You’re trying to single Mattis out for meeting the expectation of pretty much any competent general. But those are just platitudes that apply to anyone in the military who knows what he’s doing. Unless you’re making the case that Flynn’s fucktardedness* is the rule rather than the exception. In which case, citation needed.

-Tom

* it’s a military term

By all accounts from seemingly every single person who had ever worked with him, Mattis is well above the norm. He is an exceptional Marine. His men idolize him.

And from what I’ve read about him, he’s very thoughtful. He is in many ways the opposite of Trump.

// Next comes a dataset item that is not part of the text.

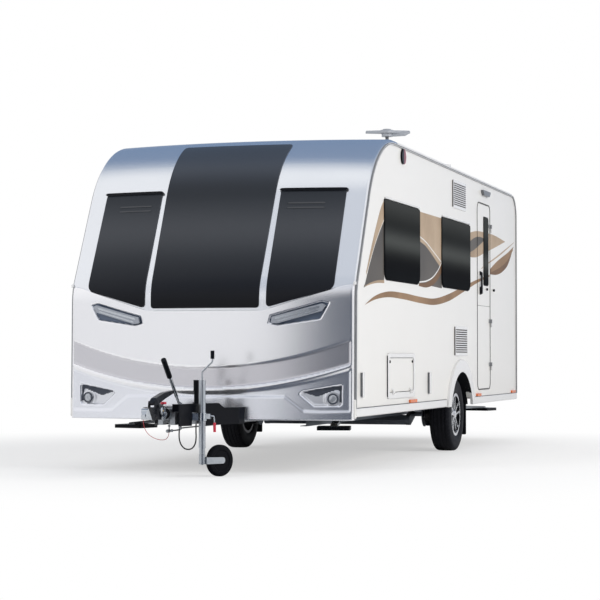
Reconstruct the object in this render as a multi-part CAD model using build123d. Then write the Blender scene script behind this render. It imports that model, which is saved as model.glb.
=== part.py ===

Right, he’s one of the few non-loathsome Trump appointees, but I don’t get why you’re bringing that up in response to the obvious point that the military is ideally commanded by a civilian. I couldn’t care less if Mattis is Mary Poppins, the Pope, and Iron Man rolled into one. He’s still a military guy running the show without any meaningful civilian oversight. Do you not understand why that’s not a Good Thing? I can probably link you some reading on the matter if you like.

-Tom

Possibly, though I’d say the ARVN lost because of their own corrupt, inefficient, and utterly clueless government got them into an unwinnable situation a long time before the US left. But yeah, the VC were dead pretty much after Tet anyhow, which was a political victory for them but an utterly disastrous military defeat.

On the bigger issue, letting generals call the shots, that’s true up to a point. The key thing is to have clear, articulated political objectives, decided on by the civilian leadership, before you turn over the “how to” to the generals. Everything that’s done, though, needs to move us closer to the political goal, and sometimes that means not doing what seems to be tactically useful. WWII was full of that sort of decision making, which at the time infuriated generals but in the end proved politically (and hence, strategically) effective. Of course without good civilian and military leaders, it’s all moot anyhow, and it’s doubly moot if there really isn’t a feasible political goal you are shooting for.

I think the notion is totally overblown. Was Eisenhower a bad president? No, I don’t think so at all.